Fort de sa Palme d'Or (une première pour un film français en vingt ans), Entre les murs arrive au Québec avec une forte réputation. Chauvins comme souvent, certains Français en ont fait l'écusson d'une fierté retrouvée après ces vingt années de sécheresse dans leur forteresse, Cannes, et sa Croisette. On a donc monté en épingle la rumeur pour un film qui est, en effet, un rigoureux travail de vérité, brillamment réalisé au demeurant, mais qui aborde son sujet mollement et sans vraie conviction. À force d'être délicat et compréhensif des opinions et des différences entre les humains qui sont les personnages du film de Laurent Cantet, Entre les murs ne s'avère pas être l'inspiration espérée. Le film est palpitant à voir, plus cinématographique certainement que bien des drames conventionnels; c'est déjà ça, certes, mais c'est tout.
Enfermés dans cette cours d'école bétonnée, dans le bruit incessant du vingtième arrondissement de Paris, les étudiants de François, professeur de français, arrivent en classe pour la première journée d'école. De nationalités diverses, les élèves s'interrogent d'abord sur les prénoms proposés par leur professeur dans les exemples et se disputent sur qui est le meilleur joueur de foot. Puis, plus l'année avance, plus les questions sont complexes : qu'est-ce qu'être un vrai Français?
Les adolescents présentés ici ne sont pas qu'irrespectueux et arrogants, ils sont aussi profondément ignorants. Or, cela ne signifie pas qu'ils soient sans talent pour autant, mais le film - qui emprunte cette voie un instant pour l'abandonner aussitôt - ne semble pas s'en apercevoir. Au lieu de suivre la piste de l'autoportrait, qui était si habilement amenée et tellement chargée dramatiquement, le film dévie et s'écarte de cette étude de moeurs aux prétentions réalistes pour devenir punitif, pour s'inscrire comme un agitateur qui pose un dilemme moral : doit-on, au moment d'imposer une punition, tenir compte des conséquences qu'elle entraîne, considérant aussi que la punition est elle-même une conséquence? Mais cette question, irrésoluble, risque de bien moins enflammer les causes sociales, françaises ou québécoises, que d'autres (par exemple : « que doit-on vraiment apprendre aux gens : quelque chose ou comment l'apprendre? » et l'odieuse « qui doit-être éduqué? »).

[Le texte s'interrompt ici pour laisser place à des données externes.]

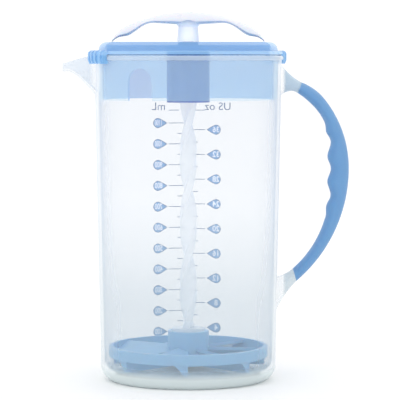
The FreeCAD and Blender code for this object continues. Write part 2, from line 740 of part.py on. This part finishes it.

François Bégaudeau, qui a écrit le livre dont est tiré le film et qui joue son propre rôle (comme bien des élèves, cela dit, mais pas les principaux), n'a pas la vivacité d'esprit suffisante pour enseigner à ses élèves la seule chose primordiale à l'éducation : la curiosité. Si le film voulait être le constat de son échec, c'est réussi. La caméra de Cantet film avec une telle rigueur, une telle perspicacité que certaines scènes sont de véritables exploits lorsque prises en dehors de la trame du film. Le vrai ne fonctionne pas même si Entre les murs en a toutes les apparences, simplement parce que le montage (qui choisit les « meilleurs » moments d'une supposée observation) force une dramatisation qui n'était pas nécessaire et qu'on croyait hors des préoccupations du film.

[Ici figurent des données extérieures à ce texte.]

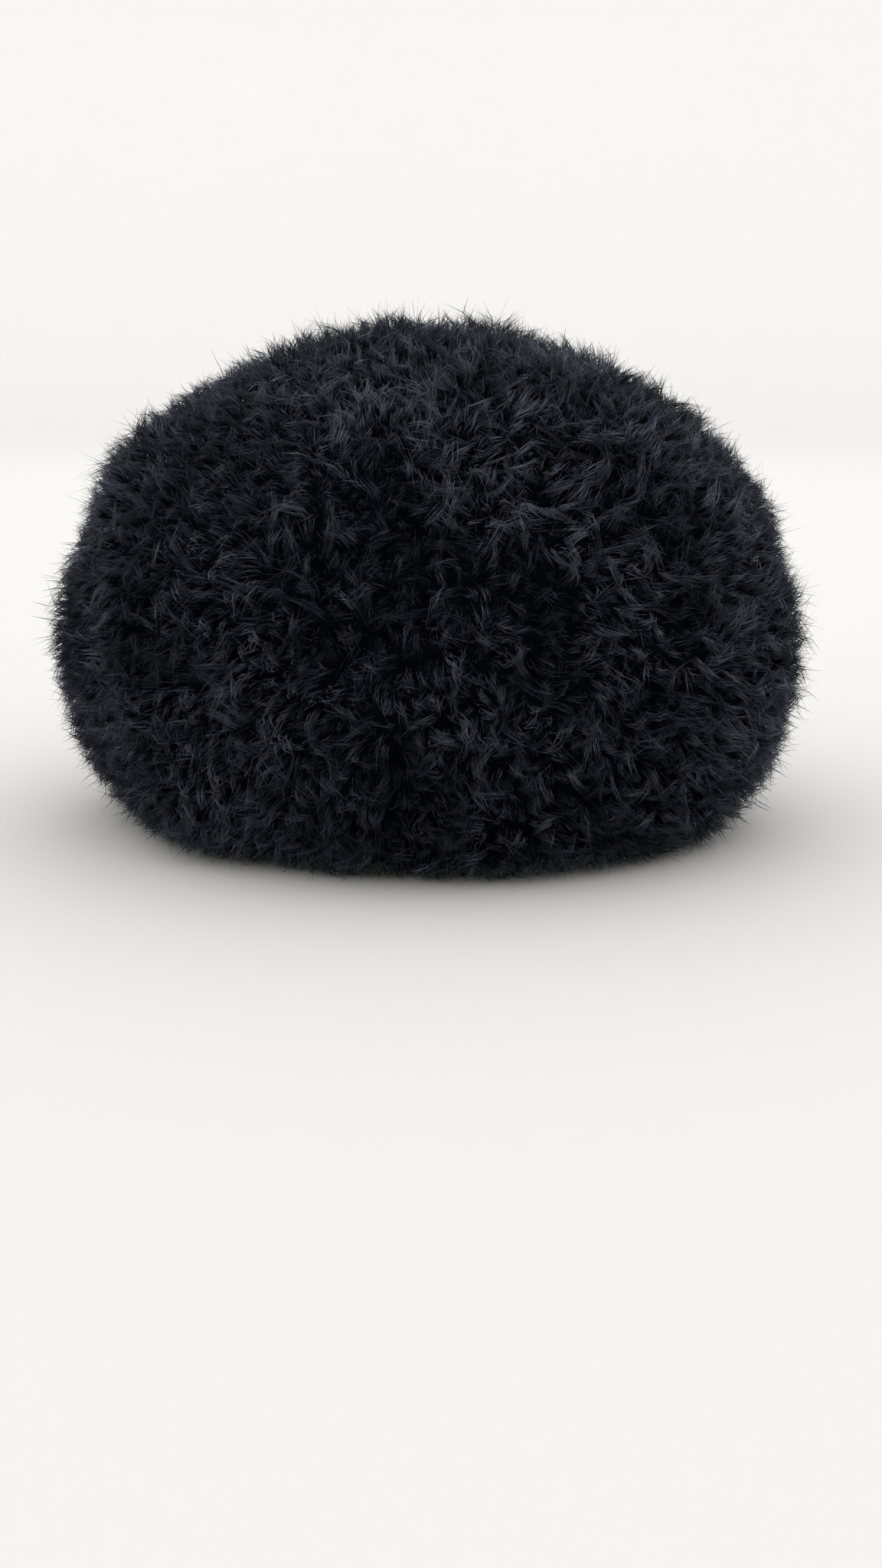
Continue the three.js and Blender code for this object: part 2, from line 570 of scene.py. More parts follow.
def growing_surface(wool_height):
    """The undercoat's outer face in one mesh, with the number of its stretch on each face."""
    rows = undercoat_rows(wool_height)
    mesh = turned("growing_surface", rows, closes=False)
    parting = parting_of(rows)
    stretches = []
    for i in range(len(rows) - 1):
        for k in range(COLUMNS):
            quarter = int((k / COLUMNS * 4 + 0.5) % 4)
            stretch = ("left", "back", "right", "front")[quarter]
            if i >= parting:
                on_left = abs(k - COLUMNS / 2) > COLUMNS / 4
                stretch = "crown_left" if on_left else "crown_right"
            elif i < ROWS_OF_RIM:
                stretch = "rim"
            stretches.append(STRETCHES.index(stretch))
    mesh.attributes.new("stretch", "INT", "FACE").data.foreach_set("value", stretches)
    return mesh


def undercoat_mesh(name, wool_height):
    """One panel's undercoat, which fits over the skin.

    The side's is a closed solid. The crown's is open below, between the parting and the seam."""
    parting_gap = 0.6 * MM
    rows = undercoat_rows(wool_height)
    parting = parting_of(rows)
    if name == "undercoat_side":
        inner = rows_beside_skin(ROWS_INSIDE)
        mesh = turned(name, rows[: parting + 1] + inner[:0:-1], closes=True)
    else:
        raised = []
        for wide, long, height, lump in rows[parting:]:
            raised.append((wide, long, height + parting_gap, lump))
        # The outer rows run up to the axis, and the dome's run down from it
        dome = rows_over_dome(ROWS_INSIDE)
        mesh = turned(name, raised + dome[::-1], closes=False)
    work = bmesh.new()
    work.from_mesh(mesh)
    bmesh.ops.recalc_face_normals(work, faces=work.faces)
    work.to_mesh(mesh)
    work.free()
    return mesh


def strand_mesh():
    """One upright strand, a metre high and two wide: a closed spindle of three sides."""
    belly = 0.52
    places = [(0, 0, 0)]
    for k in range(3):
        turn = math.tau * k / 3
        places.append((math.cos(turn), math.sin(turn), belly))
    places.append((0, 0, 1))
    faces = []
    for k in range(3):
        low = 1 + k
        beside = 1 + (k + 1) % 3
        faces.append((0, beside, low))
        faces.append((low, beside, 4))
    mesh = bpy.data.meshes.new("strand")
    mesh.from_pydata(places, [], faces)
    return mesh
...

En restant au-dessus de ces préoccupations primaires du cinéma, Entre les murs aurait été un véritable film d'exception. Il n'est qu'un magnifiquement travail subtil de captation; d'abord les images, toutes utiles, et puis la transmission, l'inter-influence qui fait des relations interpersonnelles l'une des parties les plus importantes de la vie et dont la transmission du savoir et des valeurs est le point central. À la sortie du film pourtant, le spectateur ne gagne pas autant que les personnages.

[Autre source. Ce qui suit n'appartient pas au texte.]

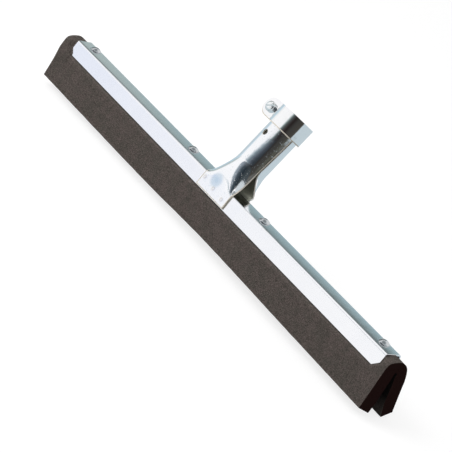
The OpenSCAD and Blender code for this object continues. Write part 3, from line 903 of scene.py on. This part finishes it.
def shell_rows(side):
    """The outer face, row by row from the foot's lower edge to the mouth."""
    spread = [2 * j / COLUMNS - 1 for j in range(COLUMNS + 1)]
    rows = []
    for k in range(FOOT_ROWS):
        z = FOOT_LOW + (FOOT_TOP - FOOT_LOW) * k / FOOT_ROWS
        rows.append([foot_point(side, u * HALF_SOCKET_FOOT[side], z) for u in spread])
    for k in range(FLARE_ROWS):
        rows.append([flare_point(side, u, k / FLARE_ROWS) for u in spread])
    for k in range(TUBE_ROWS + 1):
        z = FLARE_LENGTH + (SOCKET_LENGTH - FLARE_LENGTH) * k / TUBE_ROWS
        rows.append([tube_point(side, u, z) for u in spread])
    for _ in range(CREASE_TIMES):
        softened = [list(row) for row in rows]
        for i in range(FOOT_ROWS - CREASE_ROWS, FOOT_ROWS + CREASE_ROWS + 1):
            for j in range(COLUMNS + 1):
                softened[i][j] = (rows[i - 1][j] + 2 * rows[i][j] + rows[i + 1][j]) / 4
        rows = softened
    return rows


def inward_of(rows, i, j):
    """The direction from the outer face into the sheet."""
    up = rows[min(i + 1, len(rows) - 1)][j] - rows[max(i - 1, 0)][j]
    wide = rows[i][min(j + 1, len(rows[0]) - 1)] - rows[i][max(j - 1, 0)]
    return wide.cross(up).normalized()


def make_shell(side):
    """Both faces of a half-shell, the outer one with its weld dents."""
    outer = shell_rows(side)
    inner = []
    for i, row in enumerate(outer):
        inner.append([p + inward_of(outer, i, j) * SHELL * side for j, p in enumerate(row)])
    for i, row in enumerate(outer):
        for j, p in enumerate(row):
            dent = sum(
                math.exp(-((p[0] - x) ** 2 + (p[2] - z) ** 2) / WELD_SPREAD) for x, z in WELDS
            ) if i < FOOT_ROWS else 0.0
            row[j] = p + inward_of(outer, i, j) * side * WELD_DENT * dent
    return outer, inner


def solid_result(made):
    """Keeps what a piece's modifiers make of it as its own mesh."""
    depth = bpy.context.evaluated_depsgraph_get()
    mesh = bpy.data.meshes.new_from_object(made.evaluated_get(depth))
    made.modifiers.clear()
    made.data = mesh
    mesh.shade_smooth()
    mesh.set_sharp_from_angle(angle=SHARP)


def worked_steel(name, colour, bright, metallic, rough):
    """Steel that the plating hardly reached: the inside of a pressing, or a sheared edge. The
    colour given for the inside of a pressing is also darkened as painted shade.
    """
    made, tree = shader(name)
    place = add(tree, "ShaderNodeTexCoord").outputs["Object"]
    patches = add(tree, "ShaderNodeTexNoise", {"Vector": place, "Scale": 260.0, "Detail": 4.0})
    shade = add(tree, "ShaderNodeMixRGB", {
        "Fac": patches, "Color1": (*colour, 1.0), "Color2": (*bright, 1.0),
    })
    torn = add(tree, "ShaderNodeBump", {"Height": patches, "Strength": 0.3, "Distance": 0.0001})
    metal = add(tree, "ShaderNodeBsdfPrincipled", {
        "Base Color": shade, "Metallic": metallic, "Roughness": rough, "Normal": torn,
    })
    add(tree, "ShaderNodeOutputMaterial", {"Surface": metal})
    return made


# the inside of the shells and of the collar: dull olive steel, painted darker as the shade inside
# the socket
shaded_inside_steel = worked_steel("shaded_inside_steel", (0.28, 0.285, 0.22), (0.42, 0.43, 0.36), 0.2, 0.45)
cut_steel = worked_steel("cut_steel", (0.60, 0.54, 0.45), (0.84, 0.79, 0.70), 0.0, 0.5)
# A bluish darkening in the crook of the foot, and a faint burnt ring round each weld
shell_marks = [((-3.6, -8.4, 43.0), 7.5, (1.0, 0.75, 0.0), (0.60, 0.72, 0.82))]
for weld in WELDS:
    shell_marks.append((
        foot_point(-1, *weld), 2.4, (0.0, 0.5, 1.0, 0.3, 0.0), (0.80, 0.77, 0.74),
    ))
shell_zinc = bright_zinc(
    "shell_zinc", (0.95, 0.955, 0.975), 0.09, (0.90, 0.915, 0.945), 0.25, (1, 0.2, 0.2),
    marks=shell_marks, nicks=0.4,
)
drill = turned(
    "nail_drill", [(NAIL_RADIUS, BORE_RADIUS / 2), (NAIL_RADIUS, BORE_RADIUS + 8.0)],
    lambda x, y, z: in_socket(
        x * math.cos(NAIL_TURN) - z * math.sin(NAIL_TURN),
        -z * math.cos(NAIL_TURN) - x * math.sin(NAIL_TURN),
        NAIL_Z + y,
    ),
    shell_zinc, shaded_inside_steel, cut_steel,
)
for face in drill.data.polygons:
    face.material_index = CUT
for side, name, node in (
    (-1, "socket_front", "front_socket_shell"), (1, "socket_rear", "rear_socket_shell"),
):
    points, faces, coats = thick_sheet(*make_shell(side))
    if side < 0:
        # the sheared edges also show from outside, as a worn line one column or row wide
        coats[0:2 * COLUMNS:2] = [CUT] * COLUMNS
        for i in range(len(points) // (COLUMNS + 1) // 2 - 1):
            coats[2 * (i * COLUMNS)] = coats[2 * (i * COLUMNS + COLUMNS - 1)] = CUT
    shell = piece(name, points, faces, shell_zinc, shaded_inside_steel, cut_steel, coats=coats)
    if side < 0:
        hole = shell.modifiers.new("nail_hole", "BOOLEAN")
        hole.operation = "DIFFERENCE"
        hole.solver = "EXACT"
        hole.object = drill
        solid_result(shell)
    break_edges(shell, 0.3, 50, CUT if side < 0 else OUTSIDE)
    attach(shell, "head")
    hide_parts(node)
bpy.data.objects.remove(drill)


# THE CLAMP COLLAR. One strip of 2.1 mm steel, 16 mm wide, rolled round the socket's mouth. Both
# its ends turn out side by side as two round ears with a gap between them, zinc plated.
BAND = 2.1
BAND_RADIUS = 15.35
EAR_FACE = 3.6
EAR_BEND = 2.5
EAR_X = -23.5
COLLAR_LOW = SOCKET_LENGTH - COLLAR_WIDTH
# Steps round an ear's end, along its flat, round its bend and round the band
END_STEPS, FLAT_STEPS, BEND_ROUND, BAND_STEPS = 12, 3, 8, 72
# Heights across the strip, from its lower edge at -1 to its upper edge at 1
STRIP_HEIGHTS = (-1.0, -0.9, *(k / 6 for k in range(-5, 7)))


def collar_line():
    """The strip's outer face seen along the socket: (x, y, direction into it, half its width)."""
    bend_x = -math.sqrt((BAND_RADIUS + EAR_BEND) ** 2 - (EAR_FACE + EAR_BEND) ** 2)
    bend_y = EAR_FACE + EAR_BEND
    meet = math.atan2(-bend_y, -bend_x)
    side = []
    half = COLLAR_WIDTH / 2
    for k in range(END_STEPS + 1):
        reach = half * math.cos(math.radians(90) * k / END_STEPS)
        wide = max(0.02, math.sqrt(half ** 2 - reach ** 2))
        side.append((EAR_X - reach, EAR_FACE, (0, -1), wide))
    for k in range(1, FLAT_STEPS + 1):
        side.append((EAR_X + (bend_x - EAR_X) * k / FLAT_STEPS, EAR_FACE, (0, -1), half))
    for k in range(1, BEND_ROUND + 1):
        a = math.radians(-90) + (meet + math.radians(90)) * k / BEND_ROUND
        x, y = math.cos(a), math.sin(a)
        side.append((bend_x + EAR_BEND * x, bend_y + EAR_BEND * y, (x, y), half))
    start = math.atan2(bend_y, bend_x)
    ring = []
    for k in range(1, BAND_STEPS):
        a = start - 2 * start * k / BAND_STEPS
        x, y = math.cos(a), math.sin(a)
        ring.append((BAND_RADIUS * x, BAND_RADIUS * y, (-x, -y), half))
    mirrored = [(x, -y, (into[0], -into[1]), wide) for x, y, into, wide in reversed(side)]
    return side + ring + mirrored


def collar_grids():
    """Both faces of the strip, which is rolled in line with the socket."""
    outer, inner = [], []
    middle = COLLAR_LOW + COLLAR_WIDTH / 2
    for x, y, into, half in collar_line():
        heights = [middle + half * w for w in STRIP_HEIGHTS]
        outer.append([in_socket(x, y, z) for z in heights])
        inner.append([in_socket(x + into[0] * BAND, y + into[1] * BAND, z) for z in heights])
    return outer, inner


collar_zinc = bright_zinc(
    "collar_zinc", (0.95, 0.95, 0.96), 0.06, (0.90, 0.905, 0.92), 0.25, (1, 0.2, 0.2)
)
outer, inner = collar_grids()
points, faces, coats = thick_sheet(outer, inner)
# the sheared lower edge shows as a worn line, one narrow face wide
for i in range(len(outer) - 1):
    coats[2 * i * (len(STRIP_HEIGHTS) - 1)] = CUT
collar = piece("collar_strip", points, faces, collar_zinc, shaded_inside_steel, cut_steel, coats=coats)
break_edges(collar, 0.3, 50)
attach(collar, "collar")
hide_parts("clamp_collar")


# THE CLAMP SCREW AND NUT. A slotted M5 machine screw with a rounded cheese head lies across the
# two ears, its head on the front one, and a hexagon nut sits behind the rear one. Both plated.
SCREW_Z = SOCKET_LENGTH - COLLAR_WIDTH / 2
SCREW_HEAD_RADIUS, SCREW_HEAD_HEIGHT = 4.25, 3.3
SCREW_TOP = EAR_FACE + SCREW_HEAD_HEIGHT
THREAD_RADIUS, PITCH, THREAD_DEPTH = 2.5, 0.8, 0.42
THREAD_STEPS, PITCH_STEPS = 32, 10
SCREW_LENGTH = 16.0
SLOT_WIDTH, SLOT_DEPTH, SLOT_REACH = 1.2, 1.5, 6.0
SLOT_TURN = math.radians(35)
NUT_ACROSS, NUT_HEIGHT, NUT_STEPS = 8.0, 4.0, 96


def in_ears(x, y, z):
    """A point beside the screw's axis, z from the gap's middle towards the screw's head."""
    return in_socket(EAR_X + x, -z, SCREW_Z + y)


def screw_rings():
    """Rings up the thread from its tip, then out under the head and over its rounded top."""
    rings = []
    tip = EAR_FACE - SCREW_LENGTH
    count = int(SCREW_LENGTH / (PITCH / PITCH_STEPS))
    for i in range(count + 1):
        z = tip + SCREW_LENGTH * i / count
        ring = []
        for k, (x, y, _) in enumerate(circle(1.0, z, THREAD_STEPS)):
            ridge = abs(2 * ((z / PITCH - k / THREAD_STEPS) % 1.0) - 1)
            radius = THREAD_RADIUS - THREAD_DEPTH * (1 - ridge)
            radius = min(radius, THREAD_RADIUS - 0.6 + (z - tip))
            ring.append((radius * x, radius * y, z))
        rings.append(ring)
    for radius, z in (
        (SCREW_HEAD_RADIUS - 0.15, EAR_FACE + 0.02), (SCREW_HEAD_RADIUS, EAR_FACE + 0.2),
        (SCREW_HEAD_RADIUS, SCREW_TOP - 1.5), (SCREW_HEAD_RADIUS - 0.1, SCREW_TOP - 1.1),
        (SCREW_HEAD_RADIUS - 0.45, SCREW_TOP - 0.65), (SCREW_HEAD_RADIUS - 1.1, SCREW_TOP - 0.3),
        (SCREW_HEAD_RADIUS - 2.2, SCREW_TOP - 0.08), (0.6, SCREW_TOP),
    ):
        rings.append(circle(radius, z, THREAD_STEPS))
    return [[in_ears(*p) for p in ring] for ring in rings]


screw_zinc = bright_zinc("screw_zinc", (0.95, 0.96, 0.96), 0.24, (0.90, 0.92, 0.93), 0.3, (1, 1, 1))
screw = skinned("slotted_screw", screw_rings(), screw_zinc)
blade_ends = []
for z in (SCREW_TOP - SLOT_DEPTH, SCREW_TOP + 1.0):
    corners = []
    for along, over in ((-1, -1), (1, -1), (1, 1), (-1, 1)):
        along, over = along * SLOT_REACH, over * SLOT_WIDTH / 2
        corners.append(in_ears(
            along * math.cos(SLOT_TURN) - over * math.sin(SLOT_TURN),
            along * math.sin(SLOT_TURN) + over * math.cos(SLOT_TURN),
            z,
        ))
    blade_ends.append(corners)
saw = skinned("slot_saw", blade_ends, screw_zinc)
sawn = screw.modifiers.new("driver_slot", "BOOLEAN")
sawn.operation = "DIFFERENCE"
sawn.solver = "EXACT"
sawn.object = saw
solid_result(screw)
bpy.data.objects.remove(saw)
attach(screw, "screw")
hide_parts("clamp_screw")


def nut_rings():
    """Rings of the nut, from its bore over the chamfered hexagon and back into its bore."""
    flat = NUT_ACROSS / 2
    washer = flat * 0.97
    bore = THREAD_RADIUS + 0.03
    low = -EAR_FACE - NUT_HEIGHT
    rings = [[] for _ in range(6)]
    for k, (x, y, _) in enumerate(circle(1.0, 0.0, NUT_STEPS)):
        a = 2 * math.pi * k / NUT_STEPS
        hexagon = flat / math.cos((a + math.pi / 6) % (math.pi / 3) - math.pi / 6)
        drop = (hexagon - washer) * math.tan(math.radians(30))
        for ring, (radius, z) in zip(rings, (
            (bore, 0.25), (washer, 0.0), (hexagon, drop),
            (hexagon, NUT_HEIGHT - drop), (washer, NUT_HEIGHT), (bore, NUT_HEIGHT - 0.25),
        )):
            ring.append(in_ears(radius * x, radius * y, low + z))
    return rings


nut_zinc = bright_zinc("nut_zinc", (0.80, 0.82, 0.84), 0.2, (0.72, 0.74, 0.76), 0.3, (1, 1, 1))
nut = skinned("hexagon_nut", nut_rings(), nut_zinc, hoop=True)
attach(nut, "nut")
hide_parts("clamp_nut")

À force d'être délicat et compréhensif des opinions et des différences entre les humains qui sont les personnages du film de Laurent Cantet, Entre les murs ne s'avère pas être l'inspiration espérée. Le film est palpitant à voir, plus cinématographique certainement que bien des drames conventionnels; c'est déjà ça, certes, mais c'est tout.